Bienvenus à la Ronde du 15 novembre 2017 ! Cette fois-ci autour des « lettres » ou de la « lettre ». Avec grand plaisir, j’héberge ici Franck, dont on connaît le blog « à l’envi », et le remercie vivement pour sa contribution. 

Lettres à Ulysse

Ulysse, hélas est le jouet de Poséidon, l’ébranleur de la terre, qui le poursuit de sa haine pour avoir tué son fils, le cyclope Polyphème. L’Odyssée est le récit du retour d’Ulysse vers son pays, l’île d’Ithaque, les naufrages successifs, les pièges et les brimades que lui fera subir le terrible dieu des mers. Rentrant péniblement après dix ans de guerre pendant le siège de Troie, et dix autres années d’un retour contrarié, Ulysse devra encore se battre contre les prétendants qui assaillent sa femme Pénélope et pillent ses richesses en son absence, sous le regard impuissant de son fils Télémaque.

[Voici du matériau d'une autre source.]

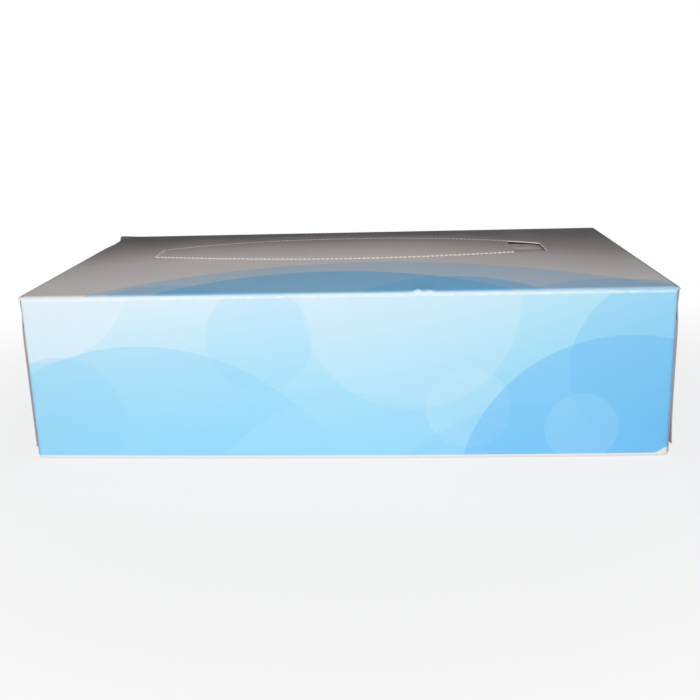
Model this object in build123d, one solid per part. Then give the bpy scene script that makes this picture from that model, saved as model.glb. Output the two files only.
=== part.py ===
"""Flat carton of facial tissues.

Two pieces. The carton is one printed board blank, creased, folded round the stack and glued:
a sleeve of bottom, front, top and back panels with a glue flap, and four flaps at each end.
Its top panel still holds the perforated tear-out, with the open finger hole at one end.
Inside lies the stack of interfolded tissues, which lifts the middle of the top panel.

Frame: origin under the middle of the bottom panel, X along the length, front at -Y, +Z up.
"""

import math
import os

from build123d import *

# Carton, millimetres
LENGTH = 230.0
WIDTH = 120.0
HEIGHT = 62.0  # from the floor to the creases of the top panel
CROWN = 3.2  # how far the middle of the top panel stands above its creases
BOARD = 0.45  # caliper of the board
FOLD = 1.2  # outer radius of a crease

# Flaps
GLUE_FLAP = 15.0  # top of the flap glued inside the back panel, above the floor
BACK_EDGE = 0.4  # the back panel's cut edge stops this far above the floor
FLAP_INSET = 0.5  # the wide flaps are this much narrower than the end on each side
OUTER_FLAP_END = 4.5  # lower edge of the outer flap, above the floor
INNER_FLAP_END = 50.0  # upper edge of the inner flap, above the floor
DUST_FLAP = 44.0  # depth of the narrow flaps of the front and back panels
DUST_RELIEF = 1.5  # how far they stop from the floor and from the top creases

# Tear-out in the top panel
TEAR_X = -0.5  # its middle
TEAR_Y = 5.0
TEAR_LENGTH = 162.0
TEAR_WIDTH = 46.4  # across the middle
TEAR_END = 16.2  # across each straight end
FINGER_HOLE = 13.5  # length of the open finger hole at the right end
FINGER_CORNER = 1.5
PITCH = 1.8  # perforation: one cut and the nick after it
CUT = 1.2
CUT_WIDTH = 0.25

# Stack of tissues
STACK_LENGTH = 212.0
STACK_WIDTH = 104.0
STACK_SHOULDER = 58.5  # height of the top sheet along its edges
STACK_TOP = 63.4  # height of the top sheet in the middle
STACK_CORNER = 5.0  # rounding of the upright edges

# Worked out from these
HALF_LENGTH = LENGTH / 2
HALF_WIDTH = WIDTH / 2
PANEL_HALF_WIDTH = HALF_WIDTH - FOLD
FLAP_HALF_WIDTH = HALF_WIDTH - FLAP_INSET
GLUE_FACE = HALF_WIDTH - BOARD  # inner face of the back panel
OUTER_FLAP = HALF_LENGTH - BOARD  # inner face of each end flap, from the outermost
INNER_FLAP = HALF_LENGTH - 2 * BOARD
DUST_FACE = HALF_LENGTH - 3 * BOARD
ABOVE = HEIGHT + 2 * CROWN  # clear above the crowned panel


def block(x, y, z):
    """A box between the low and high limits on each axis."""
    size = [high - low for low, high in (x, y, z)]
    middle = [(high + low) / 2 for low, high in (x, y, z)]
    return Pos(*middle) * Box(*size)


def crease(plane, across, up, turn, length):
    """Board bent a quarter turn about an axis along the plane's normal, from the angle turn."""
    ring = Circle(FOLD) - Circle(FOLD - BOARD)
    quarter = Rot(0, 0, turn) * Pos(FOLD / 2, FOLD / 2) * Rectangle(FOLD, FOLD)
    bend = Pos(across, up) * (ring & quarter)
    return extrude(plane * bend, length / 2, both=True)


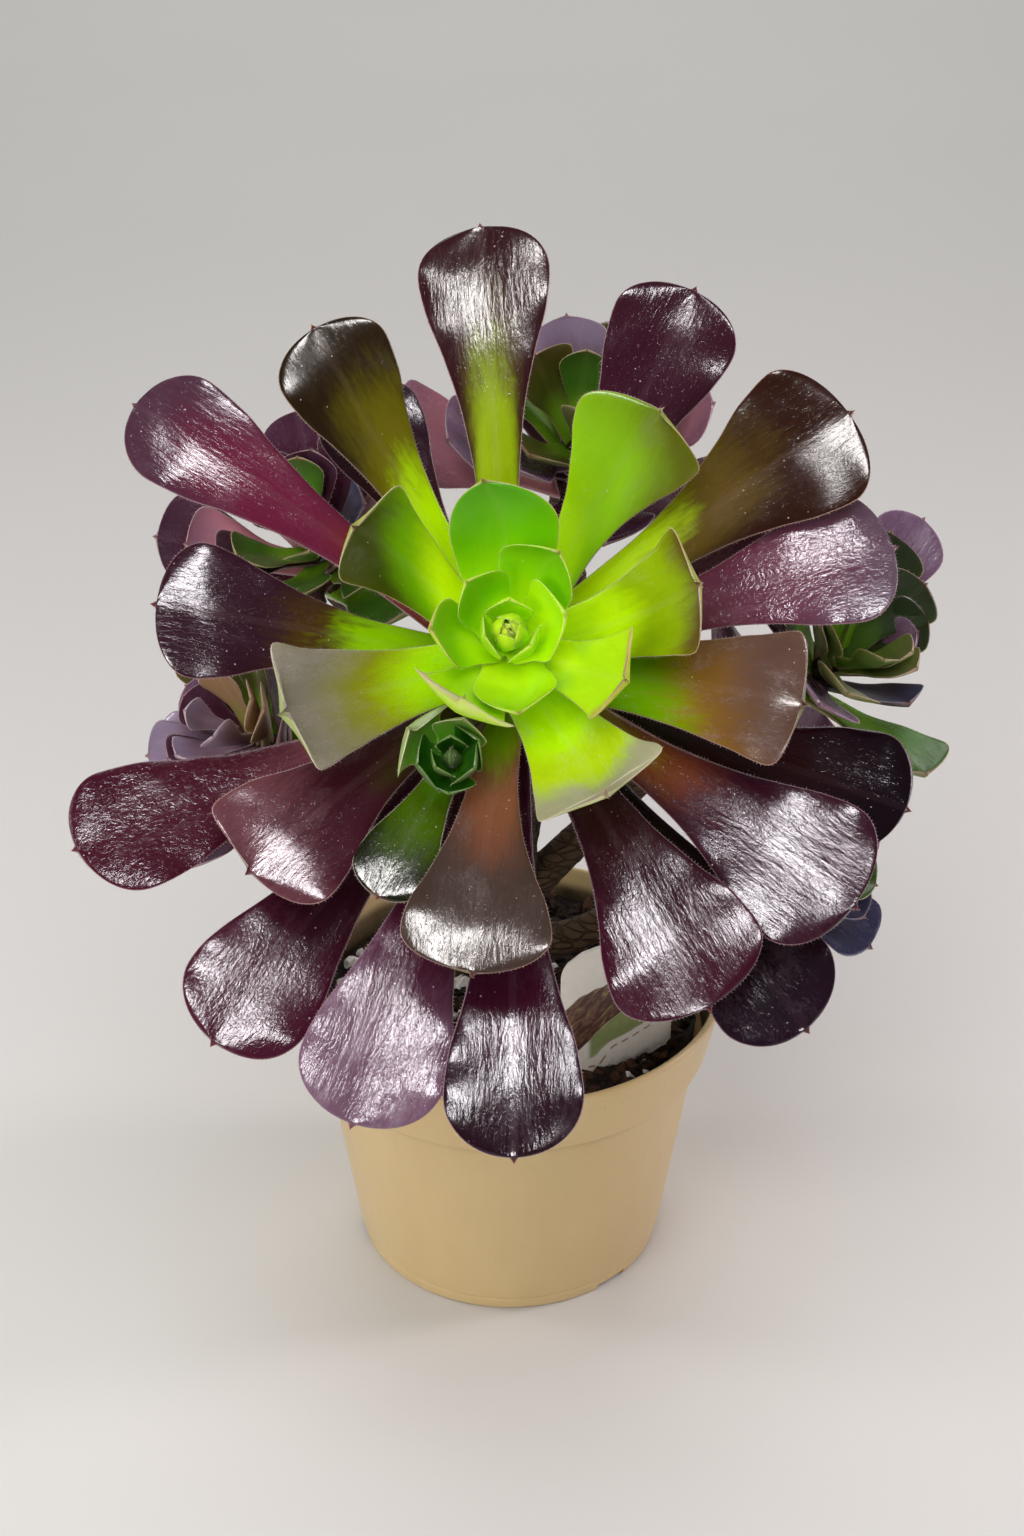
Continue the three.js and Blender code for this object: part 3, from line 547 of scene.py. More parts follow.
class Blades:  # gathers leaves of one head into one mesh
    def __init__(self, head, detail):
        self.axes, self.at = headMatrix(head)
        self.detail = detail
        self.points, self.faces, self.edges, self.count = [], [], [], 0
        self.layers = {name: [] for name in leafLayers}
        self.random = random.Random(detail["seed"] + int(sum(head["at"]) * 10))

    def stations(self, length, width, outline, fine):  # rings as shares of the length, and the half-width at each
        detail = self.detail
        shoulder = outline["stops"][-1][0]
        spike = min(detail["spike"], 0.04 * width + 0.2)
        spikeHalf = min(detail["spikeHalf"], 0.032 * width)
        endAt = 1 - spike / length
        steps = max(8, int(detail["steps"] * fine))
        endSteps = max(6, int(detail["endSteps"] * fine))
        along = np.concatenate([
            np.linspace(0, shoulder, steps, endpoint=False),
            shoulder + (endAt - shoulder) * (1 - (1 - np.linspace(0, 1, endSteps)) ** 2),
            endAt + (1 - endAt) * np.array([0.25, 0.5, 0.75, 0.93]),
        ])
        inside = through(outline["stops"], np.minimum(along, shoulder))
        beyond = np.clip((along - shoulder) / (endAt - shoulder), 0, 1)
        half = inside * (1 - beyond ** 2) ** outline["round"] * width / 2
        return along, np.maximum(half, spikeHalf * np.clip((1 - along) / (1 - endAt), 0, 1) ** 1.3)

    def waves(self, s, q, length, width):  # slow waves, wavy edges and the fold near the tip
        detail = self.detail
        phase = [self.random.uniform(0, 6.283) for _ in range(6)]
        size = min(1.0, width / 30)
        far = np.clip((s - 0.5) / 0.4, 0, 1)
        swell = detail["swell"] * size * far * (
            np.sin(length * s * 0.34 + 2.2 * q + phase[0]) + 0.8 * np.sin(length * s * 0.2 - 3.1 * q + phase[1])
            + 0.5 * np.sin(length * s * 0.62 + 4.5 * q + phase[2]))
        edge = detail["ripple"] * size * np.abs(q) ** 3 * far
        ripple = edge * np.sin(length * s * 0.42 + phase[3] + np.sign(q) * phase[4])
        fold = -detail["fold"] * size * np.exp(-(q / 0.3) ** 2) * np.clip((s - 0.6) / 0.4, 0, 1)
        return swell, ripple, fold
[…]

Le récit de l’Odyssée, des premiers manuscripts égyptiens aux versions médiévales plus achevées en XXIV chants que tant d’oreilles ont entendu, tant d’yeux ont parcouru, tant d’esprits ont imaginé, tant de langues ont traduit, tant de mains ont transcrit, qui a inspiré tant d’artistes.

Ulysse, de l’océan cette immanence, flotte sur le récit comme la vague au large puis disparait dans l’insondable.

Je transcris l’Odyssée à mon tour, humblement, sur une feuille de papier coton haut de gamme à grain fin. Chaque phrase lue est manuscrite, matérialisée par les lettres liées dont certaines s’élèvent et d’autres sombrent. Chaque fois que la page est couverte d’une marée de lignes, une brume blanche recouvre la page jusqu’à la prochaine marée. Ces flux d’écritures se superposent et disparaissent. Chaque lettre flotte un temps puis sombre, invisible plancton du souvenir. Ainsi le récit des aventures incroyables du sage Ulysse, le demi-dieu aux mille tours, est-il tout entier dans une page ; présence indicible, le récit est là, illisible.

Tout comme la vague se détache puis sombre dans le vaste corps de l’océan, se reforme plus loin, écume un temps, roule en houle longue et cherche une île où enfin s’épuiser, Ulysse est là, dans ce récit sans âge, attend son prochain récif où il fera naufrage, encore et encore, rêvant d’Ithaque, de Pénélope et Télémaque.

Franck

J’ai le plaisir de recevoir Franck et la chance d’écrire sur le blog de Noël Bernard que je remercie vivement pour son accueil amical.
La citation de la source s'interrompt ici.